>>>>>
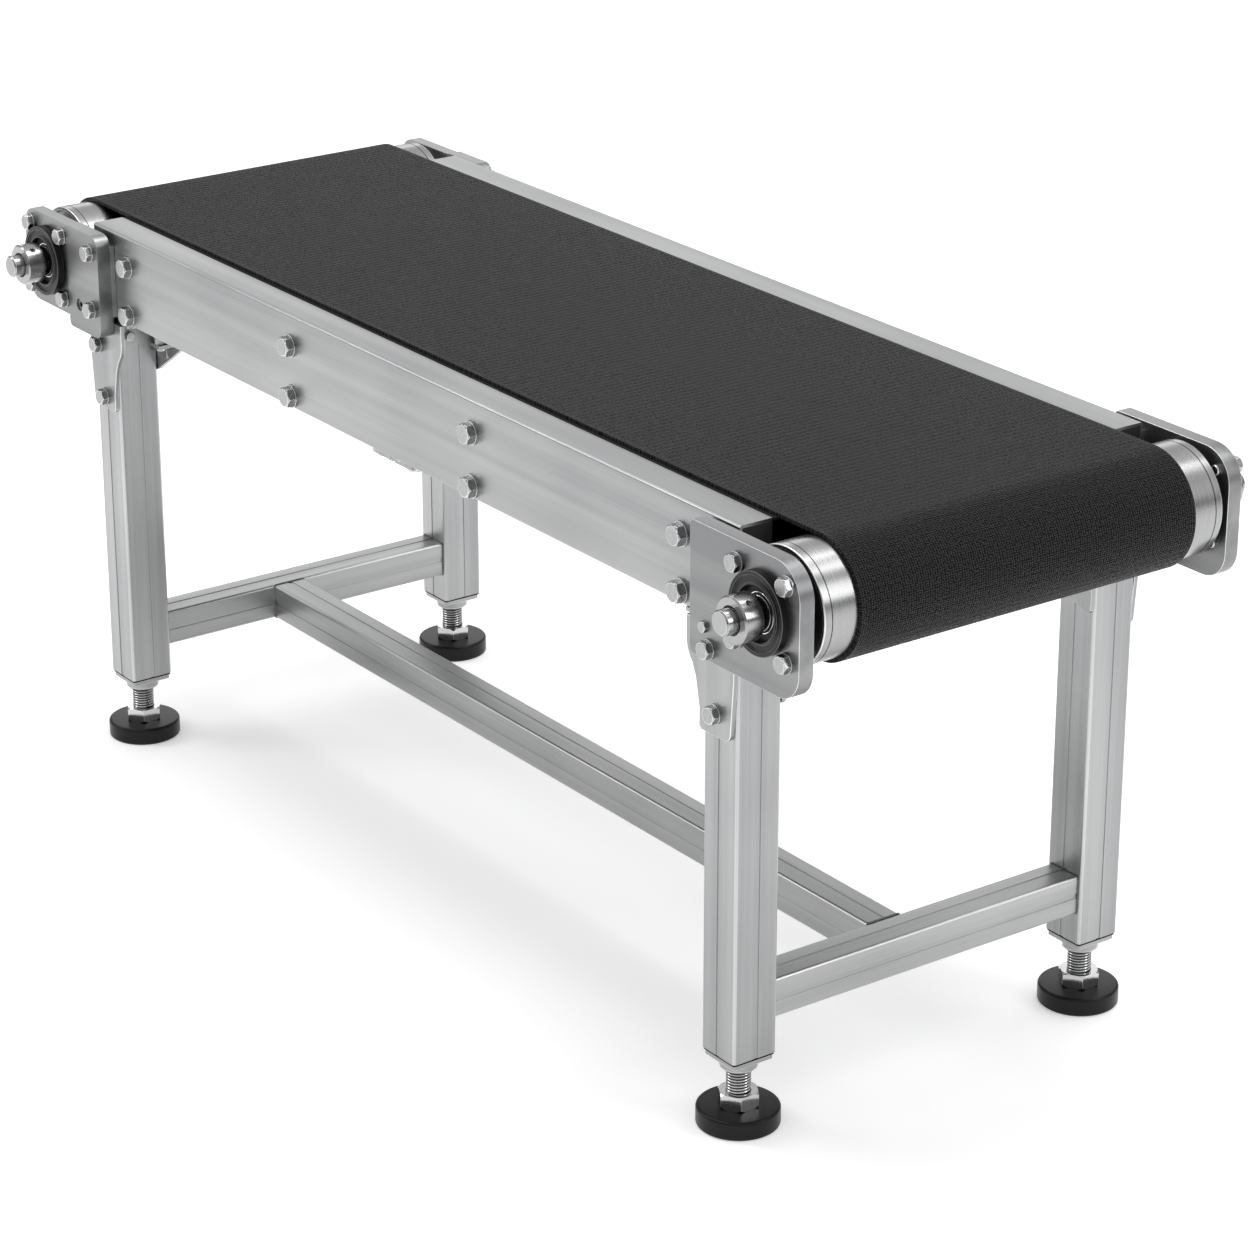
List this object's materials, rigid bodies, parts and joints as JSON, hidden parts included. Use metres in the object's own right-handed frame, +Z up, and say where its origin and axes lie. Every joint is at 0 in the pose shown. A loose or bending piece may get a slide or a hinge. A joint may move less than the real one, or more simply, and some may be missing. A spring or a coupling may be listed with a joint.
{
  "type": "belt conveyor",
  "caption": "Slider-bed belt conveyor section: black belt over two bearing-carried drums, side rails, screw take-up, welded square-tube legs with H-base and levelling feet.",
  "frame": {"origin": "on the floor, under the middle of the conveyor", "axes": "+X along the belt from the tail (take-up) end to the head end, +Y across to the far side rail, +Z up"},
  "size_m": [1.4089, 0.6066, 0.6083],
  "materials": {
    "brushed_steel": "satin brushed stainless",
    "turned_steel": "fine turned, bright",
    "plated_steel": "bright zinc plate",
    "belt": "fine embossed matt black",
    "housing": "satin black",
    "seal": "matt black nitrile",
    "plastic": "matt black",
    "pad": "satin black moulded nylon"
  },
  "bodies": {
    "root": {"side_rail_near": "brushed_steel", "side_rail_far": "brushed_steel", "rail_end_caps": "plastic", "slider_bed": "brushed_steel", "cross_members": "brushed_steel", "belt": "belt", "head_plate_near": "brushed_steel", "head_plate_far": "brushed_steel", "head_plate_spacers": "brushed_steel", "head_bearing_housings": "housing", "head_outer_rings": "turned_steel", "head_seals": "seal", "head_legs": "brushed_steel", "tail_legs": "brushed_steel", "crossbars": "brushed_steel", "stretcher": "brushed_steel", "leg_brackets": "brushed_steel", "leg_top_angles": "brushed_steel", "inner_gussets": "brushed_steel", "gusset_hangers": "brushed_steel", "foot_gaskets": "plastic", "foot_sockets": "plated_steel", "return_brackets": "brushed_steel", "return_axle": "brushed_steel", "rail_bolts": "plated_steel", "rail_washers": "plated_steel", "plate_bolts": "plated_steel", "plate_washers": "plated_steel", "frame_nuts": "plated_steel", "small_screws": "plated_steel", "take_up_screws": "plated_steel"},
    "head_roller": {"head_drum": "turned_steel", "head_drum_discs": "brushed_steel", "head_shaft": "turned_steel", "head_inner_rings": "turned_steel", "head_collars": "turned_steel"},
    "head_ball_sets": {"head_balls": "turned_steel"},
    "take_up": {"tail_plate_near": "brushed_steel", "tail_plate_far": "brushed_steel", "tail_bearing_housings": "housing", "tail_outer_rings": "turned_steel", "tail_seals": "seal", "take_up_blocks": "brushed_steel", "take_up_bolts": "plated_steel", "take_up_washers": "plated_steel"},
    "tail_roller": {"tail_drum": "turned_steel", "tail_drum_discs": "brushed_steel", "tail_shaft": "turned_steel", "tail_inner_rings": "turned_steel", "tail_collars": "turned_steel"},
    "tail_ball_sets": {"tail_balls": "turned_steel"},
    "return_roller": {"return_roller": "turned_steel"},
    "foot_1": {"foot_pad_1": "pad", "foot_stud_1": "plated_steel"},
    "foot_2": {"foot_pad_2": "pad", "foot_stud_2": "plated_steel"},
    "foot_3": {"foot_pad_3": "pad", "foot_stud_3": "plated_steel"},
    "foot_4": {"foot_pad_4": "pad", "foot_stud_4": "plated_steel"}
  },
  "joints": [
    {"name": "head_roller_spin", "type": "hinge", "parent": "root", "child": "head_roller", "pos_m": [0.645, 0, 0.549], "axis": [0, 1, 0], "continuous": true},
    {"name": "head_balls_spin", "type": "hinge", "parent": "root", "child": "head_ball_sets", "pos_m": [0.645, 0, 0.549], "axis": [0, 1, 0], "continuous": true},
    {"name": "take_up_slide", "type": "slide", "parent": "root", "child": "take_up", "axis": [1, 0, 0], "range_m": [0, 0.01]},
    {"name": "tail_roller_spin", "type": "hinge", "parent": "take_up", "child": "tail_roller", "pos_m": [-0.645, 0, 0.549], "axis": [0, 1, 0], "continuous": true},
    {"name": "tail_balls_spin", "type": "hinge", "parent": "take_up", "child": "tail_ball_sets", "pos_m": [-0.645, 0, 0.549], "axis": [0, 1, 0], "continuous": true},
    {"name": "return_roller_spin", "type": "hinge", "parent": "root", "child": "return_roller", "pos_m": [0, 0, 0.495], "axis": [0, 1, 0], "continuous": true},
    {"name": "foot_1_level", "type": "slide", "parent": "root", "child": "foot_1", "axis": [0, 0, 1], "range_m": [-0.03, 0.02]},
    {"name": "foot_2_level", "type": "slide", "parent": "root", "child": "foot_2", "axis": [0, 0, 1], "range_m": [-0.03, 0.02]},
    {"name": "foot_3_level", "type": "slide", "parent": "root", "child": "foot_3", "axis": [0, 0, 1], "range_m": [-0.03, 0.02]},
    {"name": "foot_4_level", "type": "slide", "parent": "root", "child": "foot_4", "axis": [0, 0, 1], "range_m": [-0.03, 0.02]}
  ],
  "couplings": [
    {"joint": "head_balls_spin", "follows": "head_roller_spin", "ratio": 0.3963},
    {"joint": "tail_roller_spin", "follows": "head_roller_spin", "ratio": 1},
    {"joint": "tail_balls_spin", "follows": "head_roller_spin", "ratio": 0.3963},
    {"joint": "return_roller_spin", "follows": "head_roller_spin", "ratio": -2.97}
  ]
}
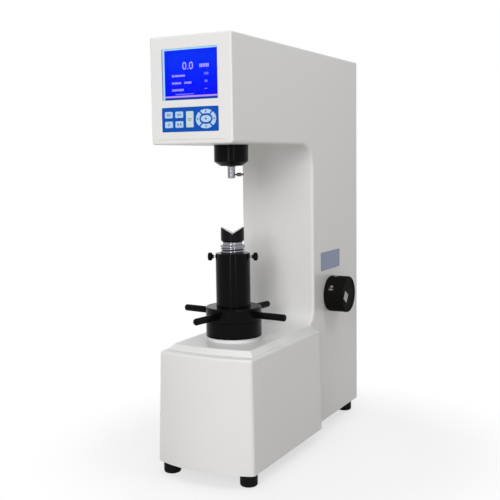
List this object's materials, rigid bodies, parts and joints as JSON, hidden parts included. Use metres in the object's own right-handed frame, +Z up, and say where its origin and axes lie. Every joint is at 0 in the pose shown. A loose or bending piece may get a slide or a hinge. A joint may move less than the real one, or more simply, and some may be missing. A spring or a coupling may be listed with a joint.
{
  "type": "bench hardness tester",
  "caption": "Bench hardness tester: C-shaped body with display and key panel, spindle and indenter, handwheel-driven elevating screw with V anvil, and load selector knob.",
  "frame": {"origin": "the point on the bench straight under the test axis, which the elevating screw and the indenter share", "axes": "+Z up along the test axis, +Y back towards the column, +X to the operator's right"},
  "size_m": [0.2213, 0.5375, 0.73],
  "materials": {
    "body_paint": "satin light grey paint",
    "dark_steel": "dark grey paint",
    "black_gloss": "glossy black",
    "black_plastic": "black plastic",
    "bright_steel": "ground steel",
    "bronze": "bronze",
    "iron": "machined cast iron",
    "plate_metal": "brushed aluminium",
    "foot_rubber": "dark rubber",
    "window_glass": "clear window",
    "display_blue": "backlit blue display",
    "overlay_blue": "blue overlay",
    "key_blue": "pale blue keys",
    "board": "circuit board",
    "motor_metal": "cast aluminium"
  },
  "bodies": {
    "body": {"main_frame": "body_paint", "head_front_cover": "body_paint", "top_cover": "body_paint", "rear_cover": "body_paint", "base_housing": "body_paint", "base_plate": "dark_steel", "side_plate": "plate_metal", "feet": "foot_rubber", "display_window": "window_glass", "display_module": "display_blue", "keypad_overlay": "overlay_blue", "keypad_board": "board", "thrust_race_lower": "bright_steel", "handwheel_flange": "black_gloss", "thrust_seat": "bright_steel", "screw_guide_bush": "bronze", "spindle_guard": "black_gloss", "spindle_guide": "bronze", "depth_encoder": "motor_metal", "pivot_shaft": "bright_steel", "pivot_yoke": "dark_steel", "loading_motor": "motor_metal", "selector_index_ring": "black_plastic", "selector_bush": "bronze", "mains_inlet": "black_plastic", "power_switch": "black_plastic", "power_supply": "motor_metal", "main_board": "board"},
    "handwheel": {"handwheel_hub": "black_gloss", "handwheel_handles": "black_gloss", "elevating_nut": "bronze", "thrust_race_upper": "bright_steel"},
    "screw": {"elevating_screw": "bright_steel", "v_anvil": "black_gloss", "dust_sleeve": "black_gloss"},
    "sleeve_screw_right": {"sleeve_screw_right": "black_gloss"},
    "sleeve_screw_left": {"sleeve_screw_left": "black_gloss"},
    "spindle": {"spindle": "bright_steel", "indenter": "bright_steel"},
    "indenter_screw": {"indenter_screw": "black_gloss"},
    "lever": {"load_lever": "iron"},
    "weights": {"hanger": "bright_steel", "weight_1": "iron", "weight_2": "iron", "weight_3": "iron"},
    "cam": {"loading_cam": "iron"},
    "selector": {"selector_knob": "black_plastic", "selector_pointer": "plate_metal", "selector_shaft": "bright_steel"},
    "rocker": {"switch_rocker": "black_plastic"},
    "key_upper_left": {"key_upper_left": "key_blue"},
    "key_upper_right": {"key_upper_right": "key_blue"},
    "key_lower_left": {"key_lower_left": "key_blue"},
    "key_lower_right": {"key_lower_right": "key_blue"},
    "key_tall": {"key_tall": "key_blue"},
    "key_up": {"key_up": "key_blue"},
    "key_down": {"key_down": "key_blue"},
    "key_left": {"key_left": "key_blue"},
    "key_right": {"key_right": "key_blue"},
    "key_enter": {"key_enter": "key_blue"}
  },
  "joints": [
    {"name": "handwheel_turn", "type": "hinge", "parent": "body", "child": "handwheel", "pos_m": [0, 0, 0.268], "axis": [0, 0, -1], "range_deg": [0, 5760]},
    {"name": "screw_lift", "type": "slide", "parent": "body", "child": "screw", "axis": [0, 0, 1], "range_m": [0, 0.08]},
    {"name": "sleeve_screw_right_turn", "type": "hinge", "parent": "screw", "child": "sleeve_screw_right", "pos_m": [0, 0, 0.3664], "axis": [0.9397, 0.342, 0], "range_deg": [0, 360]},
    {"name": "sleeve_screw_left_turn", "type": "hinge", "parent": "screw", "child": "sleeve_screw_left", "pos_m": [0, 0, 0.3664], "axis": [-0.9397, -0.342, 0], "range_deg": [0, 360]},
    {"name": "lever_tilt", "type": "hinge", "parent": "body", "child": "lever", "pos_m": [0, -0.02, 0.65], "axis": [1, 0, 0], "range_deg": [0, 1.72]},
    {"name": "spindle_slide", "type": "slide", "parent": "body", "child": "spindle", "axis": [0, 0, 1], "range_m": [0, 0.0006]},
    {"name": "indenter_screw_turn", "type": "hinge", "parent": "spindle", "child": "indenter_screw", "pos_m": [0, 0, 0.5082], "axis": [0.8829, 0.4695, 0], "range_deg": [0, 360]},
    {"name": "hanger_swing", "type": "hinge", "parent": "lever", "child": "weights", "pos_m": [0, 0.28, 0.6434], "axis": [1, 0, 0], "range_deg": [-1.72, 0]},
    {"name": "cam_turn", "type": "hinge", "parent": "body", "child": "cam", "pos_m": [0, 0.15, 0.604], "axis": [1, 0, 0], "continuous": true},
    {"name": "selector_turn", "type": "hinge", "parent": "body", "child": "selector", "pos_m": [0.095, 0.2582, 0.2697], "axis": [1, 0, 0], "range_deg": [-60, 60]},
    {"name": "switch_rock", "type": "hinge", "parent": "body", "child": "rocker", "pos_m": [-0.022, 0.403, 0.078], "axis": [1, 0, 0], "range_deg": [-20, 0]},
    {"name": "key_upper_left_press", "type": "slide", "parent": "body", "child": "key_upper_left", "axis": [0, 1, 0], "range_m": [0, 0.0006], "stiffness_N_per_m": 400},
    {"name": "key_upper_right_press", "type": "slide", "parent": "body", "child": "key_upper_right", "axis": [0, 1, 0], "range_m": [0, 0.0006], "stiffness_N_per_m": 400},
    {"name": "key_lower_left_press", "type": "slide", "parent": "body", "child": "key_lower_left", "axis": [0, 1, 0], "range_m": [0, 0.0006], "stiffness_N_per_m": 400},
    {"name": "key_lower_right_press", "type": "slide", "parent": "body", "child": "key_lower_right", "axis": [0, 1, 0], "range_m": [0, 0.0006], "stiffness_N_per_m": 400},
    {"name": "key_tall_press", "type": "slide", "parent": "body", "child": "key_tall", "axis": [0, 1, 0], "range_m": [0, 0.0006], "stiffness_N_per_m": 400},
    {"name": "key_up_press", "type": "slide", "parent": "body", "child": "key_up", "axis": [0, 1, 0], "range_m": [0, 0.0006], "stiffness_N_per_m": 400},
    {"name": "key_down_press", "type": "slide", "parent": "body", "child": "key_down", "axis": [0, 1, 0], "range_m": [0, 0.0006], "stiffness_N_per_m": 400},
    {"name": "key_left_press", "type": "slide", "parent": "body", "child": "key_left", "axis": [0, 1, 0], "range_m": [0, 0.0006], "stiffness_N_per_m": 400},
    {"name": "key_right_press", "type": "slide", "parent": "body", "child": "key_right", "axis": [0, 1, 0], "range_m": [0, 0.0006], "stiffness_N_per_m": 400},
    {"name": "key_enter_press", "type": "slide", "parent": "body", "child": "key_enter", "axis": [0, 1, 0], "range_m": [0, 0.0006], "stiffness_N_per_m": 400}
  ],
  "couplings": [
    {"joint": "screw_lift", "follows": "handwheel_turn", "m_per_rad": 0.00079577},
    {"joint": "spindle_slide", "follows": "lever_tilt", "m_per_rad": 0.02},
    {"joint": "hanger_swing", "follows": "lever_tilt", "ratio": -1}
  ]
}
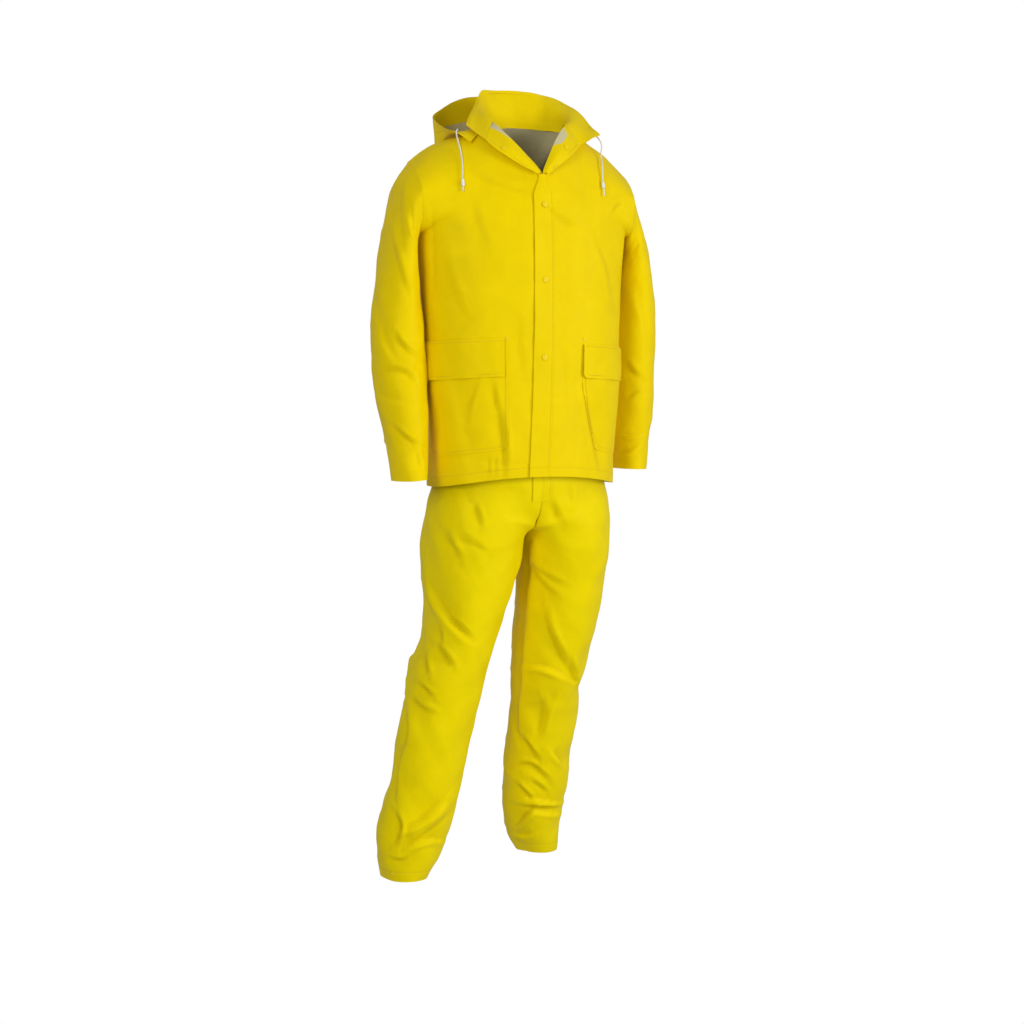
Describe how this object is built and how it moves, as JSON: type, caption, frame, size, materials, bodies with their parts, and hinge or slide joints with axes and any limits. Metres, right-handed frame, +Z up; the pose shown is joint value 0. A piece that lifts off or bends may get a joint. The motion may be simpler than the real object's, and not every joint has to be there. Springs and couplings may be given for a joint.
{
  "type": "two-piece rain suit, held up by its wearer",
  "caption": "Yellow two-piece rain suit as worn: hooded snap-front jacket with flap pockets and open lapels, over straight trousers, hollow and open at neck, cuffs and hems.",
  "frame": {"origin": "middle of the base of the wearer's neck, 1560 mm above the wearer's floor, where the shoulders and neck hold the jacket up", "axes": "+X to the wearer's left, -Y the way the wearer faces, +Z up"},
  "size_m": [0.614, 0.3629, 1.5808],
  "materials": {
    "coated_cloth": "satin",
    "snap_plastic": "gloss",
    "cord_white": "matte",
    "tip_plastic": "gloss"
  },
  "bodies": {
    "root": {"jacket_front_right": "coated_cloth", "jacket_front_left": "coated_cloth", "jacket_back": "coated_cloth", "sleeve_right": "coated_cloth", "sleeve_left": "coated_cloth", "trouser_front_right": "coated_cloth", "trouser_back_right": "coated_cloth", "trouser_front_left": "coated_cloth", "trouser_back_left": "coated_cloth", "collar": "coated_cloth", "lapel_right": "coated_cloth", "lapel_left": "coated_cloth", "hood": "coated_cloth", "pocket_right": "coated_cloth", "pocket_flap_right": "coated_cloth", "pocket_left": "coated_cloth", "pocket_flap_left": "coated_cloth", "storm_flap": "coated_cloth", "fly": "coated_cloth", "snap_front_top": "snap_plastic", "snap_front_middle": "snap_plastic", "snap_front_low": "snap_plastic", "rivet_pocket_right": "snap_plastic", "rivet_pocket_left": "snap_plastic", "snap_lapel_right": "snap_plastic", "snap_lapel_left": "snap_plastic", "snap_ankle_right": "snap_plastic", "snap_ankle_left": "snap_plastic", "drawstring_right": "cord_white", "drawstring_left": "cord_white", "cord_end_right": "tip_plastic", "cord_end_left": "tip_plastic"}
  },
  "joints": []
}
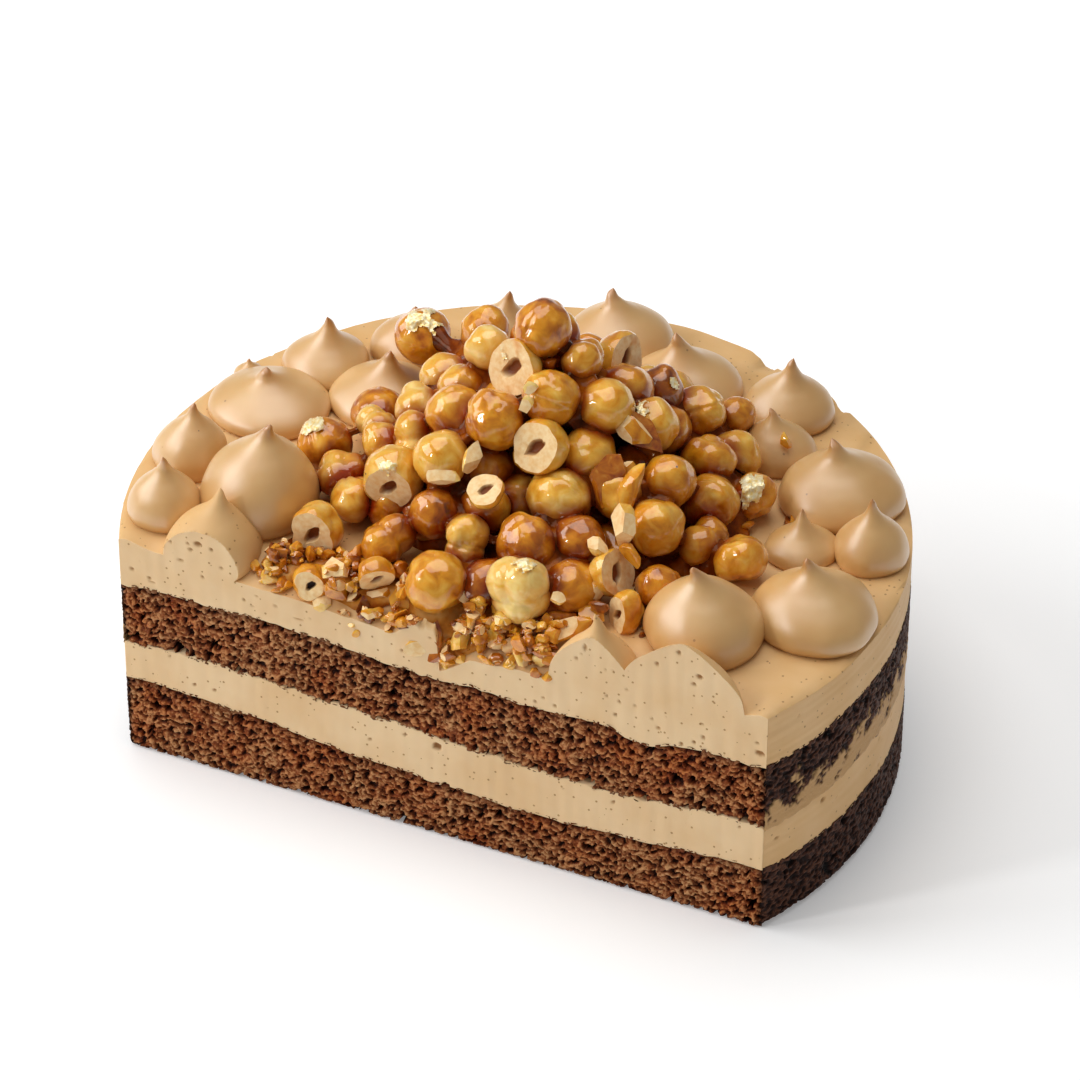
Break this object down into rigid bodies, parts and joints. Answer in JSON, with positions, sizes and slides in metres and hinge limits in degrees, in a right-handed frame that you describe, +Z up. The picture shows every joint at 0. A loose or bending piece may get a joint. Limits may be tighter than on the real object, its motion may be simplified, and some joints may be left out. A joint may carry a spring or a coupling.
{
  "type": "coffee hazelnut mousse cake",
  "caption": "Round layered mousse cake cut through off centre: dark sponge and coffee mousse in layers, piped dollops round the rim and a heap of glazed hazelnuts.",
  "frame": {"origin": "middle of the box's underside, on the surface that the cake stands on", "axes": "+Z up, X along the knife cut, -Y out of the cut face"},
  "size_m": [0.18, 0.133, 0.1094],
  "materials": {
    "chocolate_sponge": "matt open crumb",
    "coffee_mousse": "matt aerated mousse",
    "coffee_cream": "satin piped cream",
    "caramel_hazelnut": "glossy caramel glaze"
  },
  "bodies": {
    "root": {"sponge_bottom": "chocolate_sponge", "mousse_lower": "coffee_mousse", "sponge_upper": "chocolate_sponge", "mousse_top": "coffee_mousse", "dollop_01": "coffee_cream", "dollop_02": "coffee_cream", "dollop_03": "coffee_cream", "dollop_04": "coffee_cream", "dollop_05": "coffee_cream", "dollop_06": "coffee_cream", "dollop_07": "coffee_cream", "dollop_08": "coffee_cream", "dollop_09": "coffee_cream", "dollop_10": "coffee_cream", "dollop_11": "coffee_cream", "dollop_12": "coffee_cream", "dollop_13": "coffee_cream", "dollop_14": "coffee_cream", "dollop_15": "coffee_cream", "dollop_16": "coffee_cream", "dollop_17": "coffee_cream", "dollop_18": "coffee_cream", "dollop_19": "coffee_cream", "hazelnut_heap": "caramel_hazelnut"}
  },
  "joints": []
}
<<<<<
## Exercise
Show every line of the records above that contains the word "caption".

## Solution to the exercise
  "caption": "Slider-bed belt conveyor section: black belt over two bearing-carried drums, side rails, screw take-up, welded square-tube legs with H-base and levelling feet.",
  "caption": "Bench hardness tester: C-shaped body with display and key panel, spindle and indenter, handwheel-driven elevating screw with V anvil, and load selector knob.",
Describe how this object is built and how it moves, as JSON: type, caption, frame, size, materials, bodies with their parts, and hinge or slide joints with axes and any limits. Metres, right-handed frame, +Z up; the pose shown is joint value 0. A piece that lifts off or bends may get a joint. The motion may be simpler than the real object's, and not every joint has to be there. Springs and couplings may be given for a joint.
  "caption": "Yellow two-piece rain suit as worn: hooded snap-front jacket with flap pockets and open lapels, over straight trousers, hollow and open at neck, cuffs and hems.",
  "caption": "Round layered mousse cake cut through off centre: dark sponge and coffee mousse in layers, piped dollops round the rim and a heap of glazed hazelnuts.",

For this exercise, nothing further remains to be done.